Whole streets that he could remember lined with shops full of customers are now empty of people; many of the shops are closed and boarded up.  Cafes and bars, which once acted as the focal points for each community within the city, had disappeared.  Moreover he did not walk around on his own.  With him was a Parisian, Florian Jourdain, who since arriving in Albi four years ago has been writing a blog about the hollowing-out of the city.  When the national press publicised extracts from his blog last year, Albi’s shopkeepers arranged a demonstration against him.  He finds it necessary to walk around town in a hood in order not to be recognised.

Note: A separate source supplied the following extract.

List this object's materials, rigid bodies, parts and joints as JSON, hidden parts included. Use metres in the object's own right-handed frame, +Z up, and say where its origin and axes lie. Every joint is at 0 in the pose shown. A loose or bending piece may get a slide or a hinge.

A recent government report on France’s small cities and large towns has confirmed what Albi’s merchants and mayor don’t want to admit: “… the devitalisation of urban centres is worrying… the shops contribute and shape so much of city life.”  People still need to buy stuff, of course, but now they go to the shopping centres and malls which lie on the edge of places like Albi.  I live 30 minutes south of Brive-la-Gaillarde, a town the same size as Albi, and an hour and a quarter south of Limoges (population: 139,000).  The former’s centre still bustles and has even attracted several new shops recently.  This may be because it remains what it has always been, a processor of agricultural products and a logistical centre.  Cynics suggest that it has been helped by the fact that two French presidents – François Hollande and Jacques Chirac – have had their political bases in the Corrèze, the department in which Brive is the largest town.  When my wife and I first visited Limoges in 2012 we had exactly the same reaction as Mr Nossiter did in Albi.  The place seemed to be dying from the head down.  We have been back many times since and grown to like it.  But away from the still-vibrant covered market and its attendant cafes and restaurants at the top of the city there is decline and decay.

Mr Nossiter’s requests to interview Madame Guiraud-Chaumeil were initially rejected.  When, a week later, he spoke to her on the phone, Albi’s mayor had this to say about Monsieur Jourdain: “He is an extraterrestrial, who came here to get talked about.”